start Data section

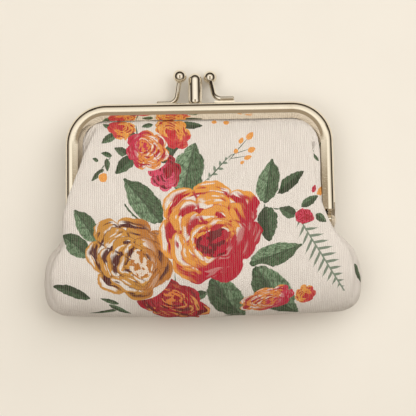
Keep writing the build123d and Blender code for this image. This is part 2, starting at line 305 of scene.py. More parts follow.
# ======================================================================================================
# Paper cords. Twisted kraft cord, wetted with glue and pushed into the channels over the cloth's edge.
# Only glimpses of it show between the channel's lips and the cloth.
# ======================================================================================================


def twisted_paper():
    material, tree, shader = new_surface("twisted_paper")
    where = tree.nodes.new("ShaderNodeTexCoord")
    strands = sockets(tree.nodes.new("ShaderNodeTexWave"), Scale=420.0, Distortion=2.0, Detail=2.0)
    strands.bands_direction = "DIAGONAL"
    tree.links.new(where.outputs["Object"], strands.inputs["Vector"])
    twist = mixed(tree, strands.outputs["Fac"], (0.48, 0.38, 0.26), (0.72, 0.61, 0.44))
    tree.links.new(twist, shader.inputs["Base Color"])
    bump = sockets(tree.nodes.new("ShaderNodeBump"), Strength=0.8, Distance=0.0002)
    tree.links.new(strands.outputs["Fac"], bump.inputs["Height"])
    tree.links.new(bump.outputs[0], shader.inputs["Normal"])
    sockets(shader, Roughness=0.8)
    return material


paper = twisted_paper()
for node in ("front_channel_cord", "back_channel_cord", "centre_channel_cord"):
    finish_node(node, paper)

# ======================================================================================================
# Outer cloth. One piece of ribbed cotton canvas a side, glued into its arch, running over the leg ends
# and sewn right sides together to the other along the pouch's sides and bottom, then turned.
# ======================================================================================================
DIP = math.radians(9.0)
DIP_STARTS, DIP_FULL = -6.0, 4.0  # v, between which the dip sets in


def row_point(u, v, w):
    """(u, v, w) in millimetres to metres in the row frame; the dip fades out below the rivets."""
    t = min(max((v - DIP_STARTS) / (DIP_FULL - DIP_STARTS), 0.0), 1.0)
    dip = DIP * t * t * (3 - 2 * t)
    y = v * math.cos(dip) + w * math.sin(dip)
    z = -v * math.sin(dip) + w * math.cos(dip)
    return (HINGE.x + u * MM, HINGE.y + y * MM, HINGE.z + z * MM)


def catmull(points, steps):
    """A smooth curve through an array's rows, with the given number of steps between each two."""
    points = np.asarray(points, float)
    padded = np.concatenate([2 * points[:1] - points[1:2], points, 2 * points[-1:] - points[-2:-1]])
    curve = []
    for k in range(len(points) - 1):
        a, b, c, d = padded[k : k + 4]
        for s in range(steps):
            t = s / steps
            cubic = (3 * b - a - 3 * c + d) * t**3
            curve.append(0.5 * (2 * b + (c - a) * t + (2 * a - 5 * b + 4 * c - d) * t**2 + cubic))
    curve.append(points[-1])
    return np.array(curve)


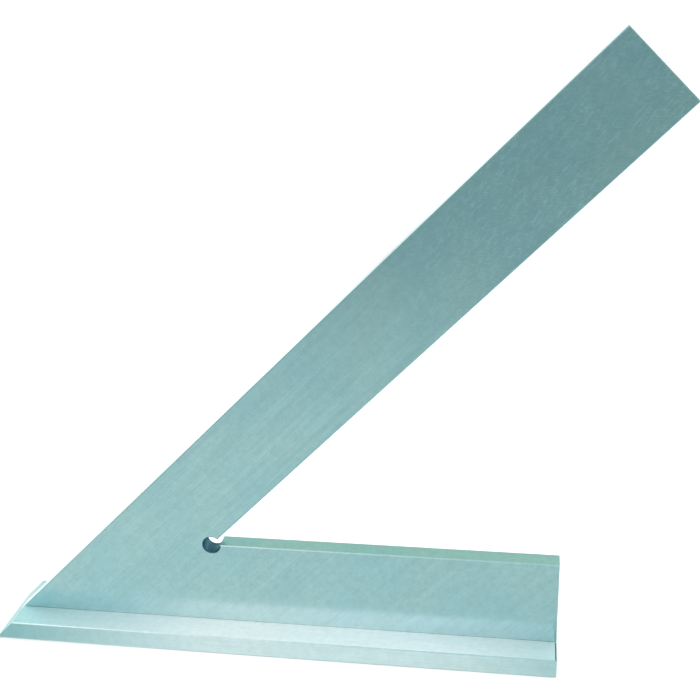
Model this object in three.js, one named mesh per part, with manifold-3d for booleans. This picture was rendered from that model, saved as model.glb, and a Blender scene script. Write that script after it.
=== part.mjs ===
// Acute-angle square with a back: a 45 degree steel blade standing in a grooved stop bar.
// The blade's foot sits in the bar's groove, dowel pins locate it, and countersunk screws hold
// it from underneath. Nothing moves.
//
// Millimetres, +Z up. Y = 0 is the blade's middle plane. The parts are drawn with X = 0 at the
// sharp tip of the stop bar, and the outer group then moves the origin to the middle of the
// bounding box's bottom face.

import * as THREE from 'three';
import Module from 'manifold-3d';
import { mergeVertices } from 'three/addons/utils/BufferGeometryUtils.js';

// Driving dimensions

const armLength = 150; // outer edge of the slanting arm, measured from the tip
const baseLength = 100; // underside of the base, measured from the tip
const armWidth = 15.1; // both arms of the blade, the base one above the stop bar
const bladeThickness = 3.5;
const stopWidth = 14.5;
const stopThickness = 3.4;
const grooveDepth = 1;
const reliefRadius = 1.5; // round relief at the inner corner
const edgeBreak = 0.15; // flat that takes the sharpness off the long edges
const fitGap = 0.05; // clearance round the blade's foot, the screws and the pins

const screwLength = 8;
const screwRadius = 1;
const screwHeadRadius = 1.9;
const screwHeadRim = 0.2;
const slotWidth = 0.5;
const slotDepth = 0.5;
const pinLength = 8;
const pinRadius = 0.75;
const pinChamfer = 0.2;
const fastenerPitch = 35; // screw to screw; each pin is half way between two screws

// Derived dimensions

const diagonal = Math.SQRT1_2; // x and z travelled per millimetre along the 45 degree arm
const footZ = stopThickness - grooveDepth;
const baseTopZ = stopThickness + armWidth;
const innerCornerX = baseTopZ + armWidth / diagonal;
const spanX = (armLength + armWidth) * diagonal;
const middleX = baseLength / 2;
const screwPlaces = [
  { x: middleX - fastenerPitch, slotAngle: 0.5 },
  { x: middleX, slotAngle: 1.9 },
  { x: middleX + fastenerPitch, slotAngle: -0.3 },
];
const pinPlaces = [middleX - fastenerPitch / 2, middleX + fastenerPitch / 2];

const roundSegments = 40;
const overcut = 1; // how far a cutting body runs past the face it cuts

// Materials

const material = (color, roughness) =>
  new THREE.MeshStandardMaterial({ color, roughness, metalness: 1 });

const bladeSteel = { color: 0x8fb6b9, roughness: 0.42 };
const stopSteel = { color: 0xb4cfd1, roughness: 0.38 };
const fastenerSteel = { color: 0x9fb0b2, roughness: 0.3 };

// Solids: a closed three.js geometry becomes a manifold solid for joining and cutting

const wasm = await Module();
wasm.setup();

function toSolid(geometry) {
  const bare = geometry.clone();
  bare.deleteAttribute('normal');
  bare.deleteAttribute('uv');
  const merged = mergeVertices(bare);
  const corners = merged.index.array;
  const triangles = [];
  for (let i = 0; i < corners.length; i += 3) {
    const [a, b, c] = corners.slice(i, i + 3);
    if (a !== b && b !== c && c !== a) {
      triangles.push(a, b, c);
    }
  }
  return new wasm.Manifold(new wasm.Mesh({
    numProp: 3,
    vertProperties: merged.attributes.position.array,
    triVerts: new Uint32Array(triangles),
  }));
}

function toGeometry(solid) {
  const { vertProperties, triVerts } = solid.getMesh();
  const geometry = new THREE.BufferGeometry();
  geometry.setAttribute('position', new THREE.BufferAttribute(vertProperties, 3));
  geometry.setIndex(new THREE.BufferAttribute(triVerts, 1));
  geometry.computeVertexNormals();
  return geometry;
}

// Geometry helpers

function shapeOf(points) {
  return new THREE.Shape(points.map(([x, y]) => new THREE.Vector2(x, y)));
}

// A body whose outline lies in the XZ plane, with its thickness centred on Y = 0
function plate(shape, thickness, bevel) {
  const geometry = new THREE.ExtrudeGeometry(shape, {
    depth: thickness - 2 * bevel,
    curveSegments: roundSegments,
    bevelEnabled: bevel > 0,
    bevelThickness: bevel,
    bevelSize: bevel,
    bevelOffset: -bevel,
    bevelSegments: 1,
  });
  geometry.translate(0, 0, bevel - thickness / 2);
  geometry.rotateX(Math.PI / 2);
  return geometry;
}

// A body turned about a vertical axis, from [radius, z] points that start and end on the axis
function turned(points) {
  const profile = points.map(([radius, z]) => new THREE.Vector2(radius, z));
  const geometry = new THREE.LatheGeometry(profile, roundSegments);
  geometry.rotateX(Math.PI / 2);
  return geometry;
}

// Screw and pin bodies stand on Z = 0. A gap makes them larger all round, as a cutter for
// the hole that takes them.

function screwBody(gap) {
  return turned([
    [0, -gap],
    [screwHeadRadius + gap, -gap],
    [screwHeadRadius + gap, screwHeadRim],
    [screwRadius + gap, screwHeadRim + screwHeadRadius - screwRadius],
    [screwRadius + gap, screwLength + gap],
    [0, screwLength + gap],
  ]);
}

function pinBody(gap) {
  const radius = pinRadius + gap;
  return turned([
    [0, -gap],
    [radius - pinChamfer, -gap],
    [radius, pinChamfer - gap],
    [radius, pinLength - pinChamfer + gap],
    [radius - pinChamfer, pinLength + gap],
    [0, pinLength + gap],
  ]);
}

function cutFastenerHoles(solid) {
  let result = solid;
  for (const { x } of screwPlaces) {
    result = result.subtract(toSolid(screwBody(fitGap).translate(x, 0, 0)));
  }
  for (const x of pinPlaces) {
    result = result.subtract(toSolid(pinBody(fitGap).translate(x, 0, 0)));
  }
  return result;
}

// Pieces

// One flat plate: the base arm, the slanting arm and the round relief where they meet
function bladeGeometry() {
  const outline = new THREE.Shape();
  outline.moveTo(footZ, footZ);
  outline.lineTo(baseLength, footZ);
  outline.lineTo(baseLength, baseTopZ);
  outline.lineTo(innerCornerX + reliefRadius, baseTopZ);
  outline.absarc(innerCornerX, baseTopZ, reliefRadius, 0, Math.PI / 4, true);
  outline.lineTo((armLength + armWidth) * diagonal, (armLength - armWidth) * diagonal);
  outline.lineTo(armLength * diagonal, armLength * diagonal);
  return toGeometry(cutFastenerHoles(toSolid(plate(outline, bladeThickness, edgeBreak))));
}

// A flat bar with a groove along its top, its end mitred in line with the blade's outer edge
function stopBarGeometry() {
  const side = stopWidth / 2;
  const grooveSide = bladeThickness / 2 + fitGap;
  const section = shapeOf([
    [-side + edgeBreak, 0],
    [side - edgeBreak, 0],
    [side, edgeBreak],
    [side, stopThickness - edgeBreak],
    [side - edgeBreak, stopThickness],
    [grooveSide, stopThickness],
    [grooveSide, footZ],
    [-grooveSide, footZ],
    [-grooveSide, stopThickness],
    [-side + edgeBreak, stopThickness],
    [-side, stopThickness - edgeBreak],
    [-side, edgeBreak],
  ]);
  const bar = new THREE.ExtrudeGeometry(section, { depth: baseLength, bevelEnabled: false });
  bar.rotateX(Math.PI / 2);
  bar.rotateZ(Math.PI / 2);

  const pastTop = stopThickness + overcut;
  const mitre = shapeOf([[-overcut, -overcut], [pastTop, pastTop], [-overcut, pastTop]]);
  const mitreCutter = toSolid(plate(mitre, stopWidth + 2 * overcut, 0));
  return toGeometry(cutFastenerHoles(toSolid(bar).subtract(mitreCutter)));
}

// A countersunk screw, head down, with a straight slot across the head
function screwGeometry(slotAngle) {
  const slot = new THREE.BoxGeometry(2 * screwHeadRadius + overcut, slotWidth, 2 * slotDepth);
  slot.rotateZ(slotAngle);
  return toGeometry(toSolid(screwBody(0)).subtract(toSolid(slot)));
}

// Assembly

const square = new THREE.Group();
const tipFrame = new THREE.Group();
tipFrame.position.x = -spanX / 2;
square.add(tipFrame);

function addPiece(name, geometry, { color, roughness }, x) {
  const mesh = new THREE.Mesh(geometry, material(color, roughness));
  mesh.name = name;
  mesh.position.x = x;
  tipFrame.add(mesh);
}

addPiece('blade', bladeGeometry(), bladeSteel, 0);
addPiece('stop_bar', stopBarGeometry(), stopSteel, 0);
screwPlaces.forEach(({ x, slotAngle }, i) => {
  addPiece(`countersunk_screw_${i + 1}`, screwGeometry(slotAngle), fastenerSteel, x);
});
pinPlaces.forEach((x, i) => {
  addPiece(`dowel_pin_${i + 1}`, pinBody(0), fastenerSteel, x);
});

export default square;
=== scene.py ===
import math

import bmesh
import bpy
from mathutils import Matrix, Vector


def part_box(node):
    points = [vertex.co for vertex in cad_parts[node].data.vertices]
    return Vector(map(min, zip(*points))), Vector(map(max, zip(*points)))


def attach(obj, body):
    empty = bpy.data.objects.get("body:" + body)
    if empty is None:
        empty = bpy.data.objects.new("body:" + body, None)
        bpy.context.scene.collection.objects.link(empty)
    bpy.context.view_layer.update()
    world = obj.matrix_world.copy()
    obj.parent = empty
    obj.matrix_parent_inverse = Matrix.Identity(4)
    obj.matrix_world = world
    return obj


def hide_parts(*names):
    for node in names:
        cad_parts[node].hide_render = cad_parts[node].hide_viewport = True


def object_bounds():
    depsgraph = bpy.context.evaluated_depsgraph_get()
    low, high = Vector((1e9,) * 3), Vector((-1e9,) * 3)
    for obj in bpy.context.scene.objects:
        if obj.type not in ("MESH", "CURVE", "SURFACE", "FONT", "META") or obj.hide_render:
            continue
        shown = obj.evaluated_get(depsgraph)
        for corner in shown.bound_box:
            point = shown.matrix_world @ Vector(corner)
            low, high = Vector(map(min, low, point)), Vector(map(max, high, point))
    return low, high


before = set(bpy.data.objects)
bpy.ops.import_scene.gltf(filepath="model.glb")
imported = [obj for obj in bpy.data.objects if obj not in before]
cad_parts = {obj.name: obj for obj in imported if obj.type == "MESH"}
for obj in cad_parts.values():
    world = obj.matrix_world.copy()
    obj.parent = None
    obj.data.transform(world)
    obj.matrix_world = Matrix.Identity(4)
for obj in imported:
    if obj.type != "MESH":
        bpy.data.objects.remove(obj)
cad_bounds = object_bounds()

# An acute-angle square of 45 degrees: a ground steel blade standing in a grooved stop bar, with
# screws and dowel pins in the underside. Metres, +Z up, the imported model's own frame.

MM = 0.001
ROOT_BODY = "root"

# ---------------------------------------------------------------- sizes taken from the frame

blade_low, blade_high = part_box("blade")
bar_low, bar_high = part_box("stop_bar")

TIP_X = bar_low[0]
BASE_END_X = bar_high[0]
STOP_TOP_Z = bar_high[2]
STOP_HALF_WIDTH = bar_high[1]
BLADE_HALF = blade_high[1]
FOOT_Z = blade_low[2]
ARM_TOP_Z = blade_high[2]
ARM_END_X = blade_high[0]
ARM_WIDTH = math.sqrt(2) * (ARM_END_X - TIP_X - ARM_TOP_Z)
BASE_TOP_Z = STOP_TOP_Z + ARM_WIDTH
INNER_CORNER_X = TIP_X + BASE_TOP_Z + math.sqrt(2) * ARM_WIDTH

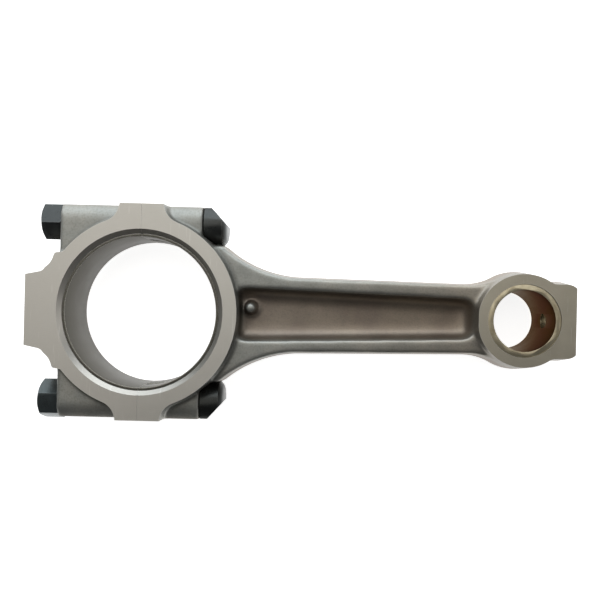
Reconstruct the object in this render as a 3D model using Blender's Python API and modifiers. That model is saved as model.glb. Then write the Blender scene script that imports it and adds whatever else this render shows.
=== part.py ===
"""Connecting rod of a small engine: forged rod, bolted cap, bush, two bearing shells, bolts and nuts.

The rod lies flat. X runs from the big end to the small end, Z is the axis of both bores and Z = 0 is the
face that it rests on. Drawing coordinates are millimetres from the crankpin axis. One parent empty moves
the whole drawing so that the middle of the part's box stands on the world origin.
"""

import math

import bmesh
import bpy
from mathutils import Matrix, Vector

MM = 0.001

# Driving dimensions, in millimetres
CENTRES = 148.5            # crankpin axis to wrist-pin axis
WIDTH = 28.0               # both ends, face to face
MID = WIDTH / 2            # the forging's parting plane
DRAFT = math.radians(7)    # slope of the forged sides
GAP = 0.3                  # between neighbouring pieces

BORE_R = 30.5              # big-end housing
BORE_CHAMFER = 0.7
RING_R = 37.7              # big-end thrust face
SIDE_Y = 41.9              # machined flanks at the parting joint
LUG_X = 8.5                # half-length of the joint's full-width lugs
BOLT_Y = 35.8
BOLT_R = 4.0
BOLT_HOLE_R = 4.35
BOSS_R = 9.5               # forged boss round each bolt
ROD_SEAT_X = 22.7          # bolt heads bear here
CAP_SEAT_X = -33.0         # nuts bear here
TAB_END_X = -44.2
TAB_HALF = 13.7

SHELL_IN_R = 29.2
SHELL_OUT_R = BORE_R - GAP
SHELL_WIDTH = 25.6
TANG_WIDTH = 4.5
TANG_LENGTH = 4.3
TANG_Z = 5.8               # middle of the tang

SMALL_R = 19.8             # small-end forging at the parting plane
SMALL_BORE_R = 14.3
SMALL_CHAMFER = 0.6
BUSH_OUT_R = SMALL_BORE_R - GAP
BUSH_IN_R = 12.0
NOSE_END_X = 168.4         # milled flat, so the forging is a little longer
NOSE_STOCK = 3.0
NOSE_HALF = 15.3
OIL_HOLE_R = 3.2

FLANGE_HALF = 10.0         # half-depth of the beam
POCKET_DEPTH = 7.5
POCKET_SLOPE = 1.2         # how far the pocket's wall leans in
POCKET_HALF_BIG = 11.2
POCKET_HALF_SMALL = 8.2
NECK_X = 63.0              # the flare to the big end starts here
NECK_HALF = 15.5
WAIST_X = 127.4            # the flare to the small end starts here
WAIST_HALF = 14.4
BIG_FLARE_R = 48.0
SMALL_FLARE_R = 25.0
PIP_X = 41.8
PIP_Y = 2.6
PIP_R = 2.9

HEAD_R = 8.6
HEAD_LENGTH = 10.2
HEAD_BEVEL = 2.2
HEAD_SLANT = 48.0          # degrees, the head's outer corner
HEAD_ROOM = 0.6            # between the head and its spot-face
BOLT_LEAD = 0.8            # chamfer on the bolt's tail
BOLT_BEYOND = 0.3          # the tail stops this far inside the nut's outer face
NUT_FLATS = 14.0
NUT_LENGTH = 8.6
NUT_FALL = 0.9             # height of the rounding at the nut's outer corners
UPPER_NUT_TURN = math.radians(-9)
LOWER_NUT_TURN = math.radians(21)

BUSH_EDGE = 0.5
BUSH_SIDE = 0.3            # the bush lies this far below each face
PIP_BELOW = 1.5            # top of the pip below the flange faces
PIP_EDGE = 1.5             # height of the pip's bevel
FILLET = 8.0               # between the lugs and the thrust ring
OVERRUN = 9.0              # how far a cutter passes through the face it cuts
FAR = 230.0                # clear of the whole part

STEPS = 64                 # sides of a large round piece
SMALL_STEPS = 32
HOLE_STEPS = 24
FINE_STEPS = 20


def nut_reach(turn):
    """How far a nut's outermost corner stands from the bolt's axis across the rod."""
    corner = NUT_FLATS / math.sqrt(3)
    return corner * max(abs(math.sin(turn + math.radians(60 * k))) for k in range(6))


BOX_MID_X = (NOSE_END_X + TAB_END_X) / 2
BOX_MID_Y = (nut_reach(UPPER_NUT_TURN) - nut_reach(LOWER_NUT_TURN)) / 2


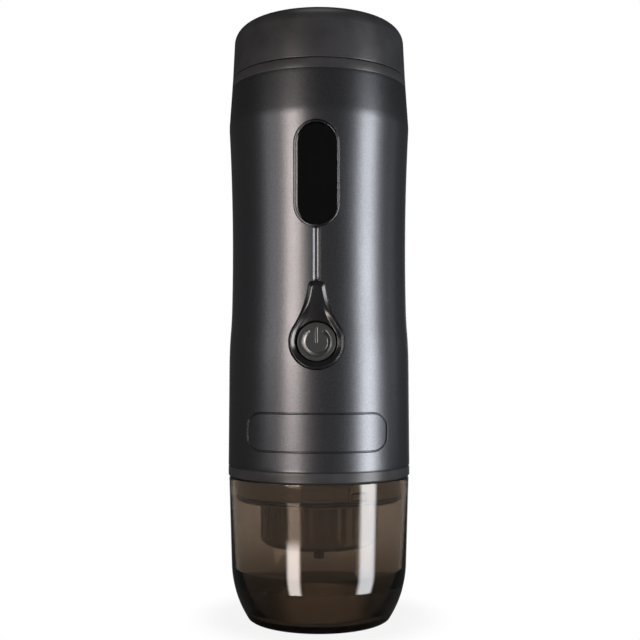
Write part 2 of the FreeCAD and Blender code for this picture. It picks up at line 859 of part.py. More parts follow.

end Data section

§ Do this:
Using the entries above, extract exactly the span from the line with "across the head" to the line with "cad_parts[node].hide_render = cad_parts[node].hide_viewport", both lines included; leave out everything else.

§ Answer for the task:
// A countersunk screw, head down, with a straight slot across the head
function screwGeometry(slotAngle) {
  const slot = new THREE.BoxGeometry(2 * screwHeadRadius + overcut, slotWidth, 2 * slotDepth);
  slot.rotateZ(slotAngle);
  return toGeometry(toSolid(screwBody(0)).subtract(toSolid(slot)));
}

// Assembly

const square = new THREE.Group();
const tipFrame = new THREE.Group();
tipFrame.position.x = -spanX / 2;
square.add(tipFrame);

function addPiece(name, geometry, { color, roughness }, x) {
  const mesh = new THREE.Mesh(geometry, material(color, roughness));
  mesh.name = name;
  mesh.position.x = x;
  tipFrame.add(mesh);
}

addPiece('blade', bladeGeometry(), bladeSteel, 0);
addPiece('stop_bar', stopBarGeometry(), stopSteel, 0);
screwPlaces.forEach(({ x, slotAngle }, i) => {
  addPiece(`countersunk_screw_${i + 1}`, screwGeometry(slotAngle), fastenerSteel, x);
});
pinPlaces.forEach((x, i) => {
  addPiece(`dowel_pin_${i + 1}`, pinBody(0), fastenerSteel, x);
});

export default square;
=== scene.py ===
import math

import bmesh
import bpy
from mathutils import Matrix, Vector


def part_box(node):
    points = [vertex.co for vertex in cad_parts[node].data.vertices]
    return Vector(map(min, zip(*points))), Vector(map(max, zip(*points)))


def attach(obj, body):
    empty = bpy.data.objects.get("body:" + body)
    if empty is None:
        empty = bpy.data.objects.new("body:" + body, None)
        bpy.context.scene.collection.objects.link(empty)
    bpy.context.view_layer.update()
    world = obj.matrix_world.copy()
    obj.parent = empty
    obj.matrix_parent_inverse = Matrix.Identity(4)
    obj.matrix_world = world
    return obj


def hide_parts(*names):
    for node in names:
        cad_parts[node].hide_render = cad_parts[node].hide_viewport = True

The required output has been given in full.